Help for selfies. A similar level of support will be provided for the self-employed who had previously had the Self Employment Income Support Scheme (SEISS). But it too will see the generosity of support cut to 20% of trading profits, which compares with 80% and 70% respectively for the first and second self-employment grants. Again as with employees, this scheme will not be sufficient for many self-employed workers.  

Extend and pretend? A package of measures were announced to address cashflow pressures for businesses. These were dubbed Pay As You Grow. Bounce Back Loans can now be extended from six to ten years which will nearly halve the monthly debt repayments. Interest-only payment options will also be available for firms struggling. Those in most difficulty can suspend payments for six months.  Significantly, any firms availing of Pay As You Grow will not have their credit rating adversely affected. Clearly these new measures are welcomed, but for many firms the scale of the debt burden will restrict their recovery regardless of whether repayment terms are frozen, extended or switched to an interest-only basis. This issue is likely to feature next year and beyond. To this end, it is interesting to note that a new, successor loan programme is set to begin in January 2021.  Watch this space. 

Spread & extend. Businesses have already benefited from a VAT payment deferral. The next payment was to be due next March. Businesses now have the option to spread payments over 11 months with no interest to pay. Meanwhile self-assessed income tax payers have an additional 12 months to pay their upcoming tax bills due at the end of January 2021. Finally, the beleaguered hospitality and tourism sectors will get an extension on their temporary VAT reduction (from 20% to 5%) from 13th January to 31 March.
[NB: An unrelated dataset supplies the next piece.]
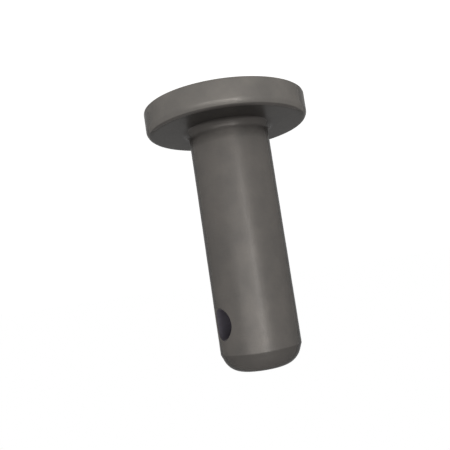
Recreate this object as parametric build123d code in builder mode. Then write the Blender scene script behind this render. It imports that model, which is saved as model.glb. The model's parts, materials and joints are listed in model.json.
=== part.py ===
"""A headed clevis pin: one piece of steel, standing on the outer face of its head.

Millimetres. The origin is the centre of the head's outer face, and +Z runs up the shank to its point.
The hole for the split pin crosses the shank along X.
"""

import os
from math import radians, tan

from build123d import *

os.makedirs("parts", exist_ok=True)

# Driving dimensions
shank_diameter = 16.0
head_diameter = 32.4
head_thickness = 5.0
length_under_head = 47.6
neck_fillet_radius = 1.4          # the shank runs into the head's bearing face
outer_edge_radius = 0.3           # edge of the face that the pin stands on
bearing_edge_radius = 1.3         # edge of the face that bears on the fork
split_pin_hole_diameter = 6.0
hole_axis_to_end = 9.6            # from the hole's axis to the flat end of the point
hole_edge_break = 0.25            # bevel at both mouths of the hole
point_length = 3.7                # from the end of the plain shank to the flat end
point_bevel_angle = 22.6          # slope of the point's bevel from the axis, in degrees
point_blend_radius = 4.0          # rounds the bevel into the flat end

# Derived dimensions
shank_radius = shank_diameter / 2
head_radius = head_diameter / 2
overall_length = head_thickness + length_under_head
point_start = overall_length - point_length
point_corner_radius = shank_radius - point_length * tan(radians(point_bevel_angle))
hole_height = overall_length - hole_axis_to_end
hole_radius = split_pin_hole_diameter / 2

# Clevis pin: half of its section turned about the axis, its edges rounded, then drilled across
with BuildPart() as clevis_pin:
    with BuildSketch(Plane.XZ):
        with BuildLine():
            Polyline(
                (0, 0),
                (head_radius, 0),
                (head_radius, head_thickness),
                (shank_radius, head_thickness),
                (shank_radius, point_start),
                (point_corner_radius, overall_length),
                (0, overall_length),
                close=True,
            )
        make_face()
    revolve(axis=Axis.Z)

    turned_edges = clevis_pin.edges().filter_by(GeomType.CIRCLE)
    head_edges = turned_edges.group_by(SortBy.RADIUS)[-1].sort_by(Axis.Z)
    neck_edge = turned_edges.group_by(SortBy.RADIUS)[-2].sort_by(Axis.Z)[0]
    end_edge = turned_edges.sort_by(Axis.Z)[-1]
    fillet(end_edge, radius=point_blend_radius)
    fillet(neck_edge, radius=neck_fillet_radius)
    fillet(head_edges[-1], radius=bearing_edge_radius)
    fillet(head_edges[0], radius=outer_edge_radius)

    with Locations(Plane.YZ):
        with Locations((0, hole_height)):
            Hole(radius=hole_radius)
    hole_wall = clevis_pin.faces().filter_by(GeomType.CYLINDER).sort_by(SortBy.RADIUS)[0]
    hole_mouths = hole_wall.edges().filter_by(GeomType.LINE, reverse=True)
    chamfer(hole_mouths, length=hole_edge_break)

clevis_pin.part.label = "clevis_pin"
export_step(clevis_pin.part, "parts/clevis_pin.step")
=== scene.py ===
import json
import math

import bmesh
import bpy
from bpy.props import FloatProperty, FloatVectorProperty, IntProperty, PointerProperty, StringProperty
from mathutils import Matrix, Vector, noise


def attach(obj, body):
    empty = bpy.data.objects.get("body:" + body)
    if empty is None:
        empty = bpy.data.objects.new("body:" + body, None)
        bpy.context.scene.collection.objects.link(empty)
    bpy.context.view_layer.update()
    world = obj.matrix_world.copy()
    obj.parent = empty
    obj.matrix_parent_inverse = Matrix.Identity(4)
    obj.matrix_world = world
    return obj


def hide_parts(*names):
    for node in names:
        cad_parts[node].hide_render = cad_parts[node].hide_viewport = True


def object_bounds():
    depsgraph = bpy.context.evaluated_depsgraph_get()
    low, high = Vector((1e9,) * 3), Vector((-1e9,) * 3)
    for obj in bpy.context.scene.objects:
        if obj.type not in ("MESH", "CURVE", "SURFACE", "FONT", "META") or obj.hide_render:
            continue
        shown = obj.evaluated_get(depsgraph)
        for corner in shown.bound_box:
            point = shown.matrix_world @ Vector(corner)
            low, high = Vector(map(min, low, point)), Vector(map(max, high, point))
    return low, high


bl_info = {
    "name": "Clevis pin",
    "version": (1, 0, 0),
    "blender": (4, 5, 0),
    "location": "3D View > Sidebar > Clevis pin",
    "description": "Builds a headed clevis pin in phosphated steel and the plain stage that it stands on",
    "category": "Object",
}

MM = 0.001

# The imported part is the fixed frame: its box and its mounts give the main sizes.
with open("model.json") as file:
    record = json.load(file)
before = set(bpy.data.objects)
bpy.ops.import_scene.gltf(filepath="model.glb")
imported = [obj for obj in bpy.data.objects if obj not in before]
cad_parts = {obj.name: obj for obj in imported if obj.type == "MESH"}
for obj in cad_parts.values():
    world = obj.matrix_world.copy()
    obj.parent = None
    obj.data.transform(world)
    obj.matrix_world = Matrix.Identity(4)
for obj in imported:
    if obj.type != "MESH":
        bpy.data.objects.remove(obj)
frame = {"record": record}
CAD_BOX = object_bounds()
MOUNTS = {mount["name"]: mount for mount in frame["record"]["mounts"]}
LENGTH = CAD_BOX[1].z - CAD_BOX[0].z
HEAD_DIAMETER = CAD_BOX[1].x - CAD_BOX[0].x
SHANK_DIAMETER = 2 * MOUNTS["shank"]["dims"]["r_mm"] * MM
HOLE_DIAMETER = 2 * MOUNTS["split_pin_hole"]["dims"]["r_mm"] * MM
HOLE_HEIGHT = MOUNTS["split_pin_hole"]["pos_m"][2]
HEAD_THICKNESS = MOUNTS["bearing_face"]["pos_m"][2]


def linear(hex_colour):
    """An sRGB hex colour as linear RGBA."""
    text = hex_colour.lstrip("#")
    values = [int(text[i:i + 2], 16) / 255 for i in (0, 2, 4)]
    return (*[v / 12.92 if v <= 0.04045 else ((v + 0.055) / 1.055) ** 2.4 for v in values], 1.0)


def add_node(tree, kind, settings=None, inputs=None, links=None):
    """Adds a node, sets its properties and sockets, and links other sockets into it."""
    node = tree.nodes.new(kind)
    for name, value in (settings or {}).items():
        setattr(node, name, value)
    for name, value in (inputs or {}).items():
        node.inputs[name].default_value = value
    for name, socket in (links or {}).items():
        tree.links.new(socket, node.inputs[name])
    return node


def new_material(name):
    """A material with an empty node tree."""
    material = bpy.data.materials.new(name)
    material.use_nodes = True
    material.node_tree.nodes.clear()
    return material, material.node_tree


def link_object(name, data):
    """An object in the scene's collection."""
    thing = bpy.data.objects.new(name, data)
    bpy.context.scene.collection.objects.link(thing)
    return thing


# ---------------------------------------------------------------- sizes and colours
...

Hard landing. Whilst the Chancellor has avoided multiple cliff edges (linked to business loans, furlough & VAT payments) with his latest intervention, he has smoothed rather than totally removed the fall, and there is still an inevitable hard landing for the labour market and the economy ahead. For that reason today won’t likely be the last time the Chancellor has to stand at the despatch box and announce a series of radical measures to deal with the economic impact of COVID-19. The Chancellor’s “whatever it takes” mantra will continue to be thoroughly tested.